Tudo isso aconteceu porque as plataformas continuam a se expandir, e nossa comunicação é mediada por essas regras invisíveis que escolhem o que deve ou não aparecer para você.

Até mesmo esta newsletter, que antes era relativamente livre de mediação algorítmica, começou recentemente a sofrer oscilações drásticas nas taxas de abertura com base na avaliação do algoritmo secreto do Gmail.

Por isso, para chegarmos nas pessoas e efetivamente provocarmos mudanças, é preciso furar essas ondas de desgosto que são as redes sociais. E competir a atenção com quem, há muito tempo, usa as estratégias mais perversas e muito dinheiro para dominar o debate público com discurso de ódio.

O ecossistema de redes sociais é turvo, mas por ora é o caminho que a gente tem para chegar nas pessoas.

Ele demanda que a gente, de certa forma, hackeie um sistema que foi desenvolvido para eles, e não para nós.

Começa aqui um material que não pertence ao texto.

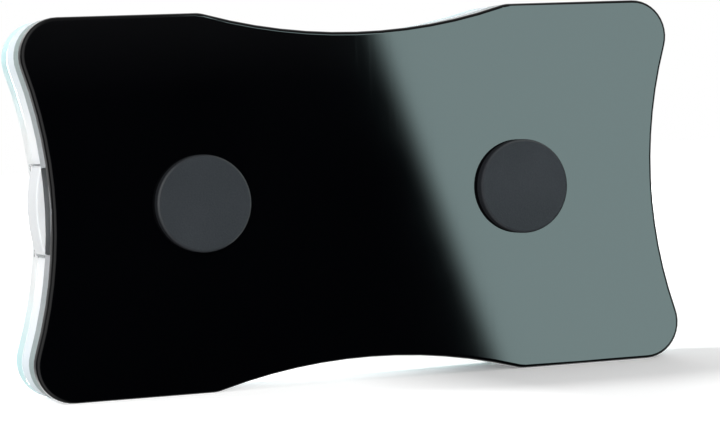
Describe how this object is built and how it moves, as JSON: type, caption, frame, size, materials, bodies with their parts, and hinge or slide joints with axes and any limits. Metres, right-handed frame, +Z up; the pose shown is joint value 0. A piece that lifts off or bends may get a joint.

Adaptamos as nossas investigações e histórias mais importantes para a linguagem das redes, sem perder o nosso compromisso com o jornalismo e a qualidade do que produzimos. Porque, sim, existe uma ameaça da extrema direita sobre as crianças nas escolas – e o Brasil inteiro precisa saber disso.

Temos a obrigação de que nossa reportagem seja desdobrada para chegar no maior número de pessoas possível – o que fica muito mais difícil quando você tem um compromisso com os fatos e um respeito pelo seu leitor.

Qual é o equilíbrio certo entre buscar atenção e estar sóbrio? E pelo simples fato de jogarmos o jogo deles, já perdemos? Acho que a resposta é não – mas a linha, às vezes, é tênue.

Nós estamos constantemente experimentando e diversificando a linguagem, mas sem perder a nossa missão mais central. Por isso, estou grata à leitora que nos questionou.

A gente ouviu e refletiu como fazemos todo dia – porque é dessa comunidade que vem a nossa força. Afinal, as ondas das redes sociais passam, mas a necessidade de um jornalismo de qualidade só aumenta – especialmente aquele que fiscaliza e expõe quem quem lucra e se aproveita desse ecossistema que premia o ódio e a intolerância.